Now that you’re dedicating your practice to teaching, curating, and research, do you even think of yourself as an architect?
Over time I’m thinking of myself less and less as an architect. I originally decided to enter architecture because I saw opportunity. Everyone has different interests. I definitely have an enormous interest in spending time alone writing and thinking, while trying to resolve problems within current work situations. However, I’m extremely eager to interact with human beings and to learn, and one of the things about architecture is that it places you in unfamiliar contexts and settings where you have to figure it out and basically start over every time. It requires you to stay sharp and consistently keep learning. When I was younger, I was thinking about what the most interesting thing for me would be to do in the long term.
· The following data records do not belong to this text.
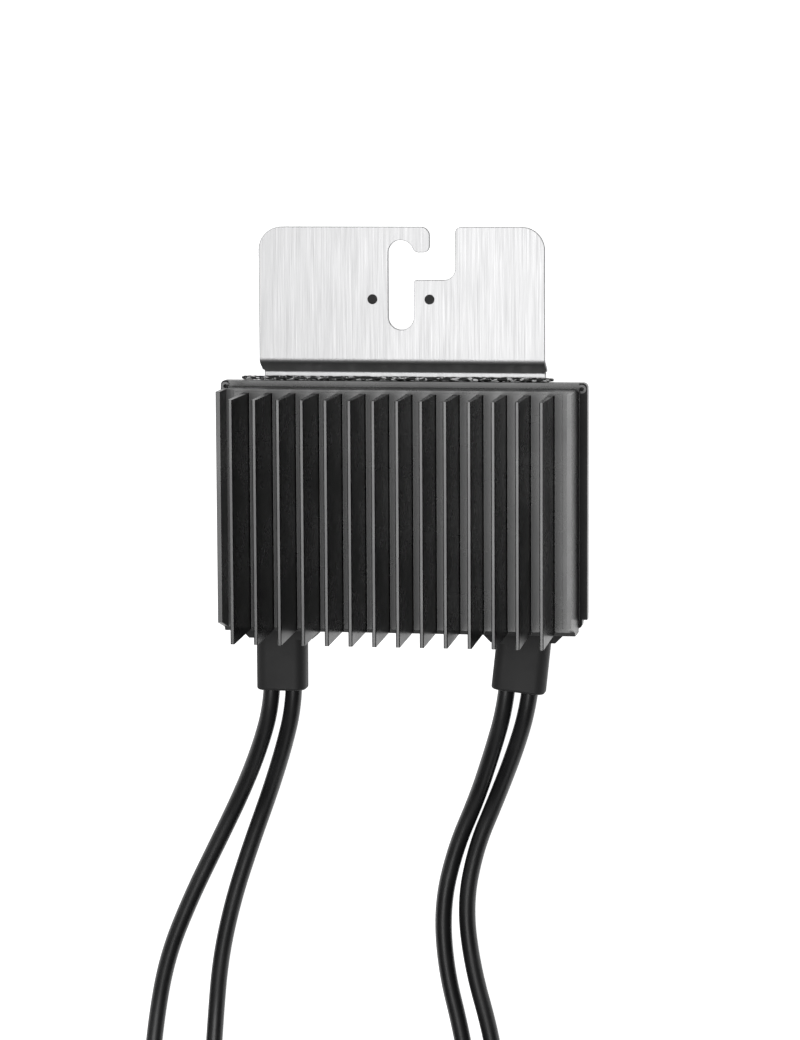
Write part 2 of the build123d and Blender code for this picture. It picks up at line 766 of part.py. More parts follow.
def coil(centre):
    """A lead's coil as one closed ring of its outer shape."""
    face = make_face(Polyline(*coil_profile(0), close=True))
    ring = revolve(Plane.XZ * face, Axis.Z)
    return Pos(*centre, 0) * ring


def coil_ties(centre, angles):
    """Bands round the bundle."""
    made = []
    outer = make_face(Polyline(*coil_profile(tie_thick), close=True))
    inner = make_face(Polyline(*coil_profile(0.15), close=True))
    for angle in angles:
        band = extrude(Plane.XZ * (outer - inner), tie_width / 2, both=True)
        made.append(Pos(*centre, 0) * Rot(0, 0, angle) * band)
    return made


def circuit_board():
    board = block(-board_half, board_half, board_bottom, board_top, board_back, board_front)
    for x, y in board_places():
        board -= post(x, y, board_hole_r, board_back - 1, board_front + 1)
    return board


def board_screws():
    made = []
    for x, y in board_places():
        shank = post(x, y, board_screw_r, board_back - 5, board_front)
        made.append(shank + post(x, y, board_screw_head_r, board_front, board_front + 1.6))
    return made


def on_board(x, y, wide, long, high):
    z0 = board_front + chip_gap
    return block(x - wide / 2, x + wide / 2, y - long / 2, y + long / 2, z0, z0 + high)


def inductor_cores():
    """Two ferrite pot cores: base, centre leg and side cheeks."""
    made = []
    for x in (-24, 24):
        core = on_board(x, inductor_y, 26, 26, 15)
        core -= post(x, inductor_y, 11.4, board_front + 3, board_front + 12)
        core -= block(x - 8, x + 8, inductor_y - 14, inductor_y + 14, board_front + 3, board_front + 12)
        core += post(x, inductor_y, 5.4, board_front + 2, board_front + 13)
        made.append(core)
    return made


def inductor_windings():
    made = []
    for x in (-24, 24):
        coil_block = post(x, inductor_y, 11.1, board_front + 3.3, board_front + 11.7)
        made.append(coil_block - post(x, inductor_y, 5.7, board_front, board_front + 15))
    return made


def film_capacitors(places):
    return [fillet(on_board(x, y, 7.5, 13, 11).edges().filter_by(Axis.Y), 0.8) for x, y in places]


def power_transistors():
    """Flat power packages under the casting's pad."""
    first = -fet_pitch * (fet_count - 1) / 2
    return [on_board(first + fet_pitch * i, pedestal_y, 10, 9, fet_high) for i in range(fet_count)]


def thermal_pads():
    first = -fet_pitch * (fet_count - 1) / 2
    z0 = board_front + chip_gap + fet_high
    return [block(first + fet_pitch * i - 5.5, first + fet_pitch * i + 5.5, pedestal_y - 5, pedestal_y + 5,
                  z0, pedestal_back) for i in range(fet_count)]


def control_chips():
    return [on_board(0, inductor_y, 10, 10, 1.2), on_board(0, inductor_y - 16, 5, 6, 1.4)]


def small_parts():
    """Rows of small ceramic capacitors and resistors."""
    row = [on_board(-4.5 + 3 * i, inductor_y + 10, 1.6, 3.2, 1.3) for i in range(4)]
    row += [on_board(-6 + 3 * i, capacitor_y + 1, 1.6, 3.2, 1.3) for i in range(5)]
    return row


def shunt_resistors():
    return [on_board(x, pedestal_y, 6.5, 3.2, 0.8) for x in (-fet_pitch, fet_pitch)]


def inner_ends():
    """Where each lead's sheath stops inside the case."""
    return [Vector(*route[0]) for route in (input_route_a, input_route_b, output_route_a, output_route_b)]


def cable_terminals():
    """A metal clamp post on the board for each lead."""
    made = []
    for end in inner_ends():
        y = board_bottom + 4.5
        clamp = on_board(end.X, y, 6.4, 6.0, boot_z + 3.0 - board_front)
        clamp -= Pos(end.X, y, boot_z) * Rot(90, 0, 0) * Cylinder(conductor_r, 20)
        made.append(clamp)
    return made


def lead_conductors():
    """Bare conductor from each sheath's end through its terminal."""
    made = []
    for end in inner_ends():
        reach = board_bottom + 8.5 - end.Y
        made.append(Pos(end.X, end.Y + reach / 2, boot_z) * Rot(90, 0, 0) * Cylinder(conductor_r, reach))
    return made


def insulating_sheet():
    z1 = housing_floor + sheet_film
    film = block(-board_half, board_half, board_bottom, board_top, housing_floor, z1)
    for x, y in board_places() + screw_places()[1]:
        film -= post(x, y, post_r + 0.2, 0, rear_depth)
    return film


def potting_layer():
    """Compound between the tray's floor and the board."""
    half = housing_half - housing_wall
    fill = block(-half, half, inner_bottom, inner_top, housing_floor, housing_floor + potting_high)
    fill -= insulating_sheet()
    side_posts, tongue_posts = screw_places()
    for x, y in side_posts + tongue_posts:
        fill -= post(x, y, post_r, 0, rear_depth)
    for x, y in board_places():
        fill -= post(x, y, board_post_r, 0, rear_depth)
    return fill


routes = {
    "input_a": (input_route_a, "plug"), "input_b": (input_route_b, "socket"),
    "output_a": (tail_route_a, "socket"), "output_b": (tail_route_b, "plug"),
}

save("heat_sink", heat_sink())
save("rear_housing", rear_housing())
save("housing_gasket", housing_gasket())
save("rating_plate", rating_plate())
save("case_screws", case_screws())
save("mounting_bracket", mounting_bracket())
save("bracket_plugs", bracket_plugs())
save("joint_sealant", joint_sealant())

input_tubes = [cord_tube("input_cable_a", input_route_a), cord_tube("input_cable_b", input_route_b)]
output_tubes = [cord_tube("output_cable_a", output_route_a), cord_tube("output_cable_b", output_route_b)]
conductors = lead_conductors()
input_boot = boot(input_boot_x, input_boot_width, 0)
output_boot = boot(output_boot_x, output_boot_width, output_lean)
for solid in input_tubes + conductors[:2]:
    input_boot -= solid
for solid in output_tubes + conductors[2:]:
    output_boot -= solid
save("input_boot", input_boot)
save("output_boot", output_boot)
for letter, tube in zip("ab", input_tubes):
    save(f"input_cable_{letter}", tube)
for letter, tube in zip("ab", output_tubes):
    save(f"output_cable_{letter}", tube)
for letter, centre, tail, angles in (("a", coil_centre_a, tail_route_a, tie_angles_a),
                                     ("b", coil_centre_b, tail_route_b, tie_angles_b)):
    save(f"output_coil_{letter}", coil(centre))
    save(f"output_tail_{letter}", cord_tube(f"output_tail_{letter}", tail))
    save(f"coil_ties_{letter}", coil_ties(centre, angles))

for name, (route, kind) in routes.items():
    start, heading = end_place(route)
    print(name, "connector at", [round(v, 3) for v in start], "heading", round(heading, 3))
    save(f"{name}_connector", seated(plug_body() if kind == "plug" else socket_body(), route))
    save(f"{name}_nut", seated(gland_nut(), route))
    save(f"{name}_collet", seated(collet(), route))
save("connector_contacts", [seated(contact(kind == "plug"), route) for route, kind in routes.values()])
save("connector_seals", [seated(seal_sleeve(), route) for route, kind in routes.values()])
save("connector_rings", [seated(sealing_ring(), route) for route, kind in routes.values() if kind == "socket"])

save("circuit_board", circuit_board())
save("board_screws", board_screws())
save("inductor_cores", inductor_cores())
save("inductor_windings", inductor_windings())
save("input_capacitors", film_capacitors([(-31, capacitor_y), (-20.5, capacitor_y)]))
save("output_capacitors", film_capacitors([(20.5, capacitor_y), (31, capacitor_y)]))
save("power_transistors", power_transistors())
save("thermal_pads", thermal_pads())
save("control_chips", control_chips())
save("small_parts", small_parts())
save("shunt_resistors", shunt_resistors())
save("cable_terminals", cable_terminals())
save("lead_conductors", conductors)
save("insulating_sheet", insulating_sheet())
save("potting_layer", potting_layer())
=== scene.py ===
import bpy
import bmesh
import json
from math import cos, pi, radians, sin
from mathutils import Matrix, Vector, noise


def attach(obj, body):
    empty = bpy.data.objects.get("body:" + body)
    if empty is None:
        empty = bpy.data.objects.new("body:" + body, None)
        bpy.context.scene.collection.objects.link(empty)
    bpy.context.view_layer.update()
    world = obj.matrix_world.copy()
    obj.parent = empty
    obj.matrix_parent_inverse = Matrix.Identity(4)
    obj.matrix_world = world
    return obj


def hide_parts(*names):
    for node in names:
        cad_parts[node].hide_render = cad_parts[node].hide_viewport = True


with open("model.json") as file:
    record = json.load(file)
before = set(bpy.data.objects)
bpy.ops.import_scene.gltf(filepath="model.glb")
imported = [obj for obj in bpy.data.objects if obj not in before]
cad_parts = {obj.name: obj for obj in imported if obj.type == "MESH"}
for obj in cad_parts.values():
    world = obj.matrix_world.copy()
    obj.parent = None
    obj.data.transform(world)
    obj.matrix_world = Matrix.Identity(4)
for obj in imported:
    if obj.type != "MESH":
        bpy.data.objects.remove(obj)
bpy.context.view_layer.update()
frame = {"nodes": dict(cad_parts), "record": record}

mm = 0.001
nodes = frame["nodes"]


viewSettings = {
    "aim": (0.00075, -0.0192, 0.032),
    "sideways": 9.1,  # degrees, towards +X
    "upwards": 6.95,  # degrees, towards +Y
    "roll": -0.30,
    "distance": 1.345,
    "lens": 134.6,
    "sensor": 36.0,
}


def makeCamera(s):
    side, up = radians(s["sideways"]), radians(s["upwards"])
    away = Vector((sin(side) * cos(up), sin(up), cos(side) * cos(up)))
    right = Vector((0, 1, 0)).cross(away).normalized()
    top = away.cross(right)
    turn = Matrix((right, top, away)).transposed()
    data = bpy.data.cameras.new("camera")
    data.sensor_width = s["sensor"]
    data.lens = s["lens"]
    data.clip_start, data.clip_end = 0.05, 10
    camera = bpy.data.objects.new("camera", data)
    camera.matrix_world = (Matrix.Translation(Vector(s["aim"]) + away * s["distance"])
                           @ (turn @ Matrix.Rotation(radians(s["roll"]), 3, "Z")).to_4x4())
    bpy.context.scene.collection.objects.link(camera)
    bpy.context.scene.camera = camera


makeCamera(viewSettings)
print("camera placed")


def newGroup(name, inputs, outputs):
    tree = bpy.data.node_groups.new(name, "ShaderNodeTree")
    for label, kind, value in inputs:
        socket = tree.interface.new_socket(label, in_out="INPUT", socket_type="NodeSocket" + kind)
        if value is not None:
            socket.default_value = value
    for label, kind in outputs:
        tree.interface.new_socket(label, in_out="OUTPUT", socket_type="NodeSocket" + kind)
    start = tree.nodes.new("NodeGroupInput")
    end = tree.nodes.new("NodeGroupOutput")
    return tree, start.outputs, end.inputs


def addNode(tree, kind, links=(), **values):
    node = tree.nodes.new("ShaderNode" + kind)
    for key, value in values.items():
        setattr(node, key, value)
    for socket, source in dict(links).items():
        if isinstance(source, bpy.types.NodeSocket):
            tree.links.new(source, node.inputs[socket])
        else:
            node.inputs[socket].default_value = source
    return node


def stretched(tree, scale):
    place = addNode(tree, "TexCoord")
    return addNode(tree, "Mapping", {"Vector": place.outputs["Object"], "Scale": scale}).outputs["Vector"]


grainSettings = {"stretch": 0.012, "fine": 5200.0, "broad": 2600.0, "low": 0.6, "high": 1.4}


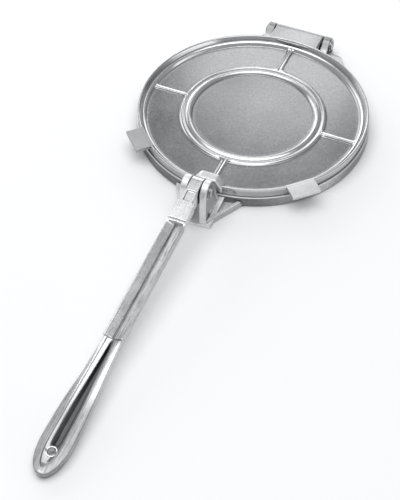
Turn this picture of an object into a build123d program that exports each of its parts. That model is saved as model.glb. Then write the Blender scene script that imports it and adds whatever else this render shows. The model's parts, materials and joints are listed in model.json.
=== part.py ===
"""Cast-aluminium hand press: two round plates hinged at the rear, and a long front lever.

Millimetres, +Z up. The origin is the centre of the base plate's underside. The lever is at
-Y, the rear hinge at +Y, and both hinge pins lie along X. At rest the top plate is closed and
the lever is swung out to the front, where its grip lies on the table.
"""
import os
from math import acos, asin, atan2, cos, degrees, hypot, pi, sin

from build123d import *

os.makedirs("parts", exist_ok=True)

# Plates
plate_radius = 100.0          # top plate, outer edge of its upstanding lip
stack_height = 18.5           # table to the top of that lip
press_gap = 0.3               # between the two pressing faces when closed

# Base plate
base_overhang = 1.0           # beyond the top plate's edge
base_lip_height = 9.8
base_lip_width = 1.7
base_recess = 2.0             # from the top of the locating lip down to the pressing face
base_floor_thickness = 3.2
base_wall = 4.0
base_edge_round = 1.2         # chamfer round the foot
base_lip_bevel = 0.8          # height of the bevel on the locating lip
base_lip_bevel_width = 0.6
base_rib_width = 3.2
base_rib_clearance = 0.9      # the ribs underneath stop short of the table
base_ring_radius = 56.0
base_foot_radius = 9.0

# Top plate, heights below the top of its lip
lip_width = 2.0
lip_edge = 1.0                # rounding of the lip's outer edge
lip_slope = 0.2               # the lip's top falls this much to its inner edge
bead_inset = 4.9              # from the plate's edge in to the bead
bead_width = 1.8
bead_drop = 4.2
bead_rise = 0.35
bead_foot_width = 0.4         # where the lip's inner wall meets the bead
bead_foot_rise = 0.6
panel_inset = 9.2
panel_drop = 7.5
panel_slope_width = 1.8       # the panel's edge curves up over this width
panel_slope_rise = 0.9
panel_break_width = 1.0
panel_break_rise = 0.2
lid_side_gap = 0.9            # between the lid's foot and the base's locating lip
lid_foot_bevel = 0.8
lid_lip_gap = 0.4             # the lid widens from this far above the locating lip
ring_inner_radius = 56.2
ring_spacing = 5.0            # between the ring's two ridges
ridge_width = 3.4
ridge_round = 0.25
ridge_step = 0.4              # the inner ridge stands this much higher
ridge_dip = 0.7               # between the two ridges
ridge_foot = 0.8
ring_drop = 6.0
disc_inset = 3.4              # from the inner ridge in to the sunk disc
disc_drop = 8.2
disc_slope_width = 0.7
disc_slope_rise = 0.5
spoke_width = 3.8
spoke_drop = 6.0
spoke_groove = 0.5
spoke_groove_half = 0.9
spoke_edge = 0.5
spoke_overrun = 2.5           # past the panel, up its curved edge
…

Would it be better for me to be a jazz musician at age 55, or a writer at age 60, or an architect at this age, where I still encounter those different mediums in this singular role?
Did you always have that kind of clarity?
I postponed practicing architecture until kind of late. I was 32 when I published Delirious New York, and it wasn’t until 1980 or 81, when I was 35, that I began thinking about being a practitioner and having an office. That’s when I started, which means I’m still fresh. [Laughs.]